Schwierigste Aufgabe jeder „Figaro“-Inszenierung: elf Solisten zu finden, die auf Augenhöhe miteinander singen können. Auch da ist in Hamburg noch Luft nach oben. Zwar gibt es mit Wilhelm Schwinghammer einen spielfreudigen, robusten Figaro und mit Katerina Tretyakova eine Susanna mit ebenso großer spielerischer wie stimmlicher Power. Die allerdings gerne noch differenziertere Gefühle und Klangfarben zeigen dürfte. ist Mit Kartal Karagediks zupackendem Almaviva kann man sich so gut anfreunden wie mit Katja Piewecks Marcellina. Und Dorottya Láng singt einen beherzt schmachtenden Cherubino, bei dem einem warm ums Herz wird und bei dessen Canzonetta „Voi che sapete“ die Noten beseelt durch den Raum tanzen.

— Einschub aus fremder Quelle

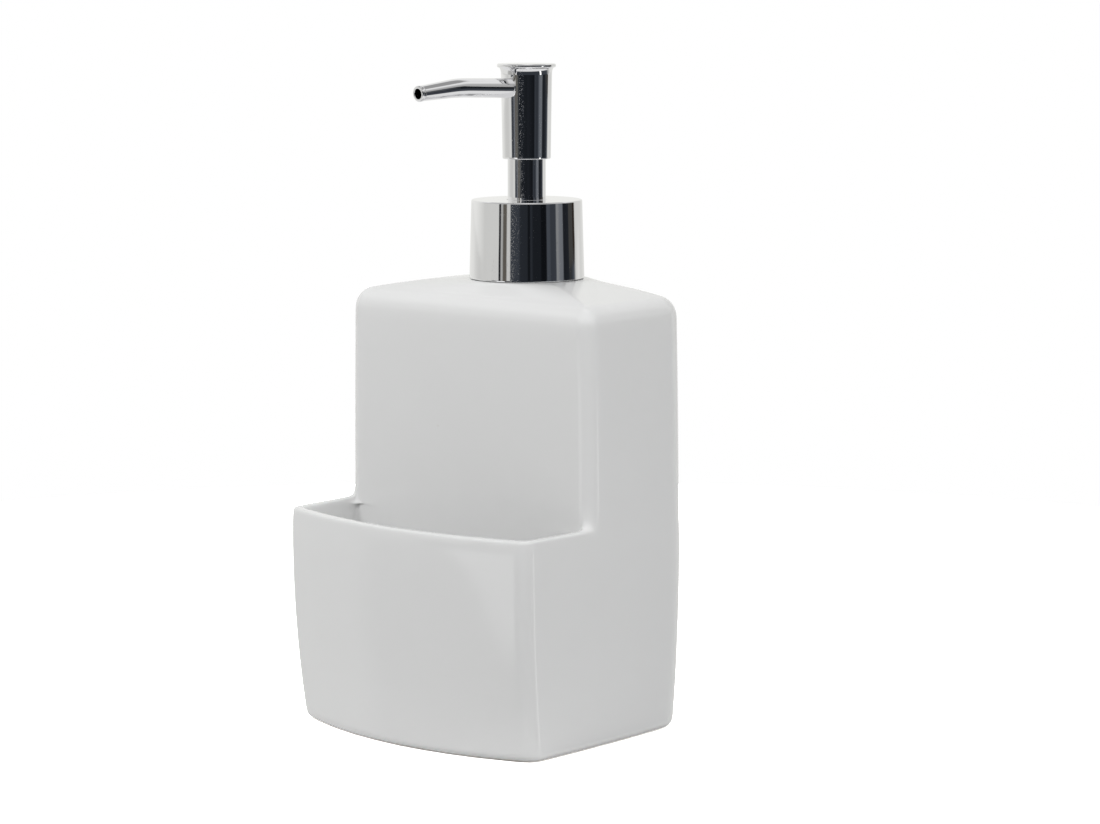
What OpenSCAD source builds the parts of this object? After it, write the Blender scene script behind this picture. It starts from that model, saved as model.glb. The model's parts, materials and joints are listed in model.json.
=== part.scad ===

Die Gräfin von Iulia Maria Dan (Rollendebüt) darf vom Timbre und von der Seelentiefe her noch wachsen.

Stefan Herheims Regie verlangt den elf Solisten eine Menge Bewegung und Übersicht ab –aber das fährt sich ein, dann wird auch mehr freie Energie für die Konzentration auf die Musik bleiben. Für Hamburger Verhältnisse gab es einen großen und kräftigen Premierenapplaus. Die Inszenierung hat das Zeug, zeitlos schön die nächsten 20 Jahre auf dem Spielplan zu bleiben.

PS. Loben darf man jetzt schon, dass die Staatsoper einen Hauch internationaler geworden ist: Die Übertitel gibt es seit dieser Spielzeit in Deutsch und Englisch.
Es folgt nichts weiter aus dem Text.